Output every line below exactly.

**MATERIAL:**
....

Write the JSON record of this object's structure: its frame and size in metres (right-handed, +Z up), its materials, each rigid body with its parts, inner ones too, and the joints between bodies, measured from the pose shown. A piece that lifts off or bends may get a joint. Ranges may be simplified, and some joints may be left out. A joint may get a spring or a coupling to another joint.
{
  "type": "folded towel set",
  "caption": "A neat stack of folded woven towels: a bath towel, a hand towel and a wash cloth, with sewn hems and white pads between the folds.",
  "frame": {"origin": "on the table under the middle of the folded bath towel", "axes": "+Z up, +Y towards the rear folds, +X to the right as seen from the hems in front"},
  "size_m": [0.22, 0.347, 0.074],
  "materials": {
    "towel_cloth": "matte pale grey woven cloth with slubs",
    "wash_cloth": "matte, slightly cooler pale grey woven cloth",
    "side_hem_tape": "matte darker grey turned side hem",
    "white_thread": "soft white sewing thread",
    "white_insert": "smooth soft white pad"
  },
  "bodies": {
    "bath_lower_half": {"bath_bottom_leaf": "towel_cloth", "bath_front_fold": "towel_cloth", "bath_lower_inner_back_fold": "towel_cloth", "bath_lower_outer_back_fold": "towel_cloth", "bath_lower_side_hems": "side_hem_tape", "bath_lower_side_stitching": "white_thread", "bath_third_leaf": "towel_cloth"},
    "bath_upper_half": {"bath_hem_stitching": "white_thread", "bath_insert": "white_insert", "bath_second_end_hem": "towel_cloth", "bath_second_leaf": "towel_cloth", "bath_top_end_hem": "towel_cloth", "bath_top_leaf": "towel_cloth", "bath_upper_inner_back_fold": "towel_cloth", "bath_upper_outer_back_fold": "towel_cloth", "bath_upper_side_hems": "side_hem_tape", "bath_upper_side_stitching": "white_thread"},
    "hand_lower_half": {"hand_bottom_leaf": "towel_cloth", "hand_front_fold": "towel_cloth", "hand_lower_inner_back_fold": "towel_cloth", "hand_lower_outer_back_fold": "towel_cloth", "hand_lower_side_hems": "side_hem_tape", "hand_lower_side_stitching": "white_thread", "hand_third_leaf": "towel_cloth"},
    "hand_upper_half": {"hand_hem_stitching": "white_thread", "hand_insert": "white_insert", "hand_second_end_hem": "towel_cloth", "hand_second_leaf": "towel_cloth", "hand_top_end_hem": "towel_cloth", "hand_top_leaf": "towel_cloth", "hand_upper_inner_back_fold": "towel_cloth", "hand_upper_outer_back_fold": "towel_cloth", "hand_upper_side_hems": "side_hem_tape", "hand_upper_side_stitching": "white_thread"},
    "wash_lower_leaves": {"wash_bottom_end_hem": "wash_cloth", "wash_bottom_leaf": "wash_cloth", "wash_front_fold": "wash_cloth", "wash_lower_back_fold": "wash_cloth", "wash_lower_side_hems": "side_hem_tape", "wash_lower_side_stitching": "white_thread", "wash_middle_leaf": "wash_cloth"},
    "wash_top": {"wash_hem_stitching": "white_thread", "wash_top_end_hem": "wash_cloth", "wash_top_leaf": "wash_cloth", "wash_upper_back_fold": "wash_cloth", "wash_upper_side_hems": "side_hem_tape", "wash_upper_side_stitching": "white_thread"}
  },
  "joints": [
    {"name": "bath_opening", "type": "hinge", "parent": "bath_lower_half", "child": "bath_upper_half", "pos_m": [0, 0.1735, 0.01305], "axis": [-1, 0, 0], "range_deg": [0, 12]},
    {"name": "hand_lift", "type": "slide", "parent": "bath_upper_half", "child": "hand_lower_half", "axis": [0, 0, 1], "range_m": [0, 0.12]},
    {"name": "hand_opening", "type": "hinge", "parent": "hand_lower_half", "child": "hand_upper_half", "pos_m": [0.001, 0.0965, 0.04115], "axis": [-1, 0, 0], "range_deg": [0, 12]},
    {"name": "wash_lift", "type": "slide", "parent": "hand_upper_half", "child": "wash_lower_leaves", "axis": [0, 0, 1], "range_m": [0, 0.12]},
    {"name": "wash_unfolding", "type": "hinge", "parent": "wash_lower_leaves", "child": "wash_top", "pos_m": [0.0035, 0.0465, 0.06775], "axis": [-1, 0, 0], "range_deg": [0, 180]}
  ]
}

....

**RESPONSE TO THIS EXERCISE:**
Write the JSON record of this object's structure: its frame and size in metres (right-handed, +Z up), its materials, each rigid body with its parts, inner ones too, and the joints between bodies, measured from the pose shown. A piece that lifts off or bends may get a joint. Ranges may be simplified, and some joints may be left out. A joint may get a spring or a coupling to another joint.
{
  "type": "folded towel set",
  "caption": "A neat stack of folded woven towels: a bath towel, a hand towel and a wash cloth, with sewn hems and white pads between the folds.",
  "frame": {"origin": "on the table under the middle of the folded bath towel", "axes": "+Z up, +Y towards the rear folds, +X to the right as seen from the hems in front"},
  "size_m": [0.22, 0.347, 0.074],
  "materials": {
    "towel_cloth": "matte pale grey woven cloth with slubs",
    "wash_cloth": "matte, slightly cooler pale grey woven cloth",
    "side_hem_tape": "matte darker grey turned side hem",
    "white_thread": "soft white sewing thread",
    "white_insert": "smooth soft white pad"
  },
  "bodies": {
    "bath_lower_half": {"bath_bottom_leaf": "towel_cloth", "bath_front_fold": "towel_cloth", "bath_lower_inner_back_fold": "towel_cloth", "bath_lower_outer_back_fold": "towel_cloth", "bath_lower_side_hems": "side_hem_tape", "bath_lower_side_stitching": "white_thread", "bath_third_leaf": "towel_cloth"},
    "bath_upper_half": {"bath_hem_stitching": "white_thread", "bath_insert": "white_insert", "bath_second_end_hem": "towel_cloth", "bath_second_leaf": "towel_cloth", "bath_top_end_hem": "towel_cloth", "bath_top_leaf": "towel_cloth", "bath_upper_inner_back_fold": "towel_cloth", "bath_upper_outer_back_fold": "towel_cloth", "bath_upper_side_hems": "side_hem_tape", "bath_upper_side_stitching": "white_thread"},
    "hand_lower_half": {"hand_bottom_leaf": "towel_cloth", "hand_front_fold": "towel_cloth", "hand_lower_inner_back_fold": "towel_cloth", "hand_lower_outer_back_fold": "towel_cloth", "hand_lower_side_hems": "side_hem_tape", "hand_lower_side_stitching": "white_thread", "hand_third_leaf": "towel_cloth"},
    "hand_upper_half": {"hand_hem_stitching": "white_thread", "hand_insert": "white_insert", "hand_second_end_hem": "towel_cloth", "hand_second_leaf": "towel_cloth", "hand_top_end_hem": "towel_cloth", "hand_top_leaf": "towel_cloth", "hand_upper_inner_back_fold": "towel_cloth", "hand_upper_outer_back_fold": "towel_cloth", "hand_upper_side_hems": "side_hem_tape", "hand_upper_side_stitching": "white_thread"},
    "wash_lower_leaves": {"wash_bottom_end_hem": "wash_cloth", "wash_bottom_leaf": "wash_cloth", "wash_front_fold": "wash_cloth", "wash_lower_back_fold": "wash_cloth", "wash_lower_side_hems": "side_hem_tape", "wash_lower_side_stitching": "white_thread", "wash_middle_leaf": "wash_cloth"},
    "wash_top": {"wash_hem_stitching": "white_thread", "wash_top_end_hem": "wash_cloth", "wash_top_leaf": "wash_cloth", "wash_upper_back_fold": "wash_cloth", "wash_upper_side_hems": "side_hem_tape", "wash_upper_side_stitching": "white_thread"}
  },
  "joints": [
    {"name": "bath_opening", "type": "hinge", "parent": "bath_lower_half", "child": "bath_upper_half", "pos_m": [0, 0.1735, 0.01305], "axis": [-1, 0, 0], "range_deg": [0, 12]},
    {"name": "hand_lift", "type": "slide", "parent": "bath_upper_half", "child": "hand_lower_half", "axis": [0, 0, 1], "range_m": [0, 0.12]},
    {"name": "hand_opening", "type": "hinge", "parent": "hand_lower_half", "child": "hand_upper_half", "pos_m": [0.001, 0.0965, 0.04115], "axis": [-1, 0, 0], "range_deg": [0, 12]},
    {"name": "wash_lift", "type": "slide", "parent": "hand_upper_half", "child": "wash_lower_leaves", "axis": [0, 0, 1], "range_m": [0, 0.12]},
    {"name": "wash_unfolding", "type": "hinge", "parent": "wash_lower_leaves", "child": "wash_top", "pos_m": [0.0035, 0.0465, 0.06775], "axis": [-1, 0, 0], "range_deg": [0, 180]}
  ]
}